MR SEXTON: Yes, your Honour. So that, to that extent, in our submission my learned friend's argument proceeds on a completely false premise that section 8 has any relevance to questions of resource allocation or policy. It does not. It allows the Minister to exercise this power and sometimes, in emergency situations, it is quite obvious that the procedure suggested by my learned friend would not be applicable.
KIRBY J: What is an instance of that? That is what I was referring you to.
MR SEXTON: An oil spill would be an example, your Honour.
KIRBY J: Yes, you mentioned that. If you had to have an environmental impact statement, in that case, that could really delay the Minister's absolute power and that is an argument for not reading down section 8(1).
MR SEXTON: Well, in our submission, it cannot be read down and if it cannot be read down then my learned friend's argument falls.
Your Honour, in relation to the second question of the - - -
GAUDRON J: Yes, we do not need to trouble you further, Mr Solicitor. Yes, Mr Ellicott.
MR ELLICOTT: Your Honours, the Solicitor's argument really has the effect that the Minister can make decisions under section 8 and use section 8, even though the determination is made or decision is made, is one that the Act says he can only make because of its connection with the EPA Act, which the Act says he can only make if he goes through the process of environmental assessment. I have not - - -
GAUDRON J: Where does the Act say that? That is your problem. You have to point to something where the Act says that.
MR ELLICOTT: Well, first of all, there is a clear connection between the two Acts: I have taken your Honours to Part 1A - - -
GAUDRON J: There is a clear connection between the Act so far is concerns the fishing management strategy.
MR ELLICOTT: Yes, that is right, and that is what this is about; that is what he is doing.
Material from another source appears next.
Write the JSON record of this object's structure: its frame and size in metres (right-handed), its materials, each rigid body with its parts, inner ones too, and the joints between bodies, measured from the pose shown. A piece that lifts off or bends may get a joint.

The Minister, by this decision, is implementing a fishing management strategy, which he has made up for himself; not one that has been the subject, as it has to be, of public consultation, not one that is drawn up for the purposes of Division 5 of Part 5 of the EPA Act, not one that is based on an EIS that itself is based on that draft management strategy, but one that he thinks up in his office and he does not even have to consider the environment: he can just make a decision, "I am going to stop recreational fishing right along the coast of New South Wales". That is the effect of - - -
KIRBY J: I have sympathy for your argument, Mr Ellicott, but the problems for me are the words.
MR ELLICOTT: But that is the effect of it; it is not only sympathy, your Honour - - -
KIRBY J: - - -very broad words that are being used.
MR ELLICOTT: - - -it is the logic of it. The logic of it is that these provisions - and if I can take your Honour just quickly again to section 115G and following, at page 127, 115I:
This Division applies to designated fishing activities described in Schedule 1A -
There is the link. Then 115J:
Environmental assessments of designated fishing activities are to be undertaken -
Section 115K:
An environmental impact statement in respect of a designated fishing activity must be prepared -
et cetera.
KIRBY J: But all of these are of designated fishing activities, whereas, as Justice Gaudron pointed out, the whole point of 8(1) is to permit the absolute prohibition and you do not have the fishing activity.
MR ELLICOTT: But you cannot prohibit a designated fishing activity unless you go through the process. This is the point.
KIRBY J: Well, that is the question.
MR ELLICOTT: Section 115O says so, and I have take your Honour back to that again because it says, he can make - the whole process - - -
KIRBY J: What is your theory in the case of an oil spill? There is no relief for the Minister, he just has to go through - - -
MR ELLICOTT: Of course not; it is not about a designated fishing activity. A designated fishing activity is a global thing. It is whether you can have recreational fishing or whether you can have commercial fishing or whether you can have prawn trawling, et cetera, et cetera. That is what a designated fishing activity is. Whether you are going to protect a certain species of bream or whether you are going to protect the whole area from an oil spill, that is not a designated fishing activity you are dealing with, and section 8 is there to deal with it, but if you want to deal with a designated fishing activity, as the Minister has in this case, well what you have to do is go through this process. If that is not correct, then it means that these provisions can be ignored; you can just forget about them, you can just use section 8, and that is not an alternative. It would be ridiculous to suppose that the Parliament went to the trouble of putting these provisions in, which the Minister said, in his second reading speech - - -
KIRBY J: As you well know, Mr Ellicott, it is Ministers who propose legislation to Parliament and sometimes they are inclined to enlarge their powers.
MR ELLICOTT: Well they do, your Honour, but in this case he said that the purpose of this was to make sure that "environmental assessment procedures would be applied to fishing management strategy" and:
the bill will strengthen the requirements of part 5 of the Environmental Planning and Assessment Act by requiring whole-of-fishery assessments. Importantly, the existing environmental safeguards present in part 5 will apply to fisheries management.
Now this is fisheries management, this is not an oil spill, this is fisheries management and that is the reason why this is of such importance. It is not only related to this case, it is related to all fisheries management in New South Wales and future Ministers will just be able to thumb their nose at those provisions.
GAUDRON J: Thank you, Mr Ellicott.
We are of the view that the proposed appeal in this matter does not enjoy sufficient prospects of success to justify the grant of special leave.
We have noted the applicant's written submissions with respect to costs. However, we see no reason to depart from the usual rule that costs follow the event. Accordingly, special leave is refused with costs.
We will adjourn briefly to reconstitute for the second matter.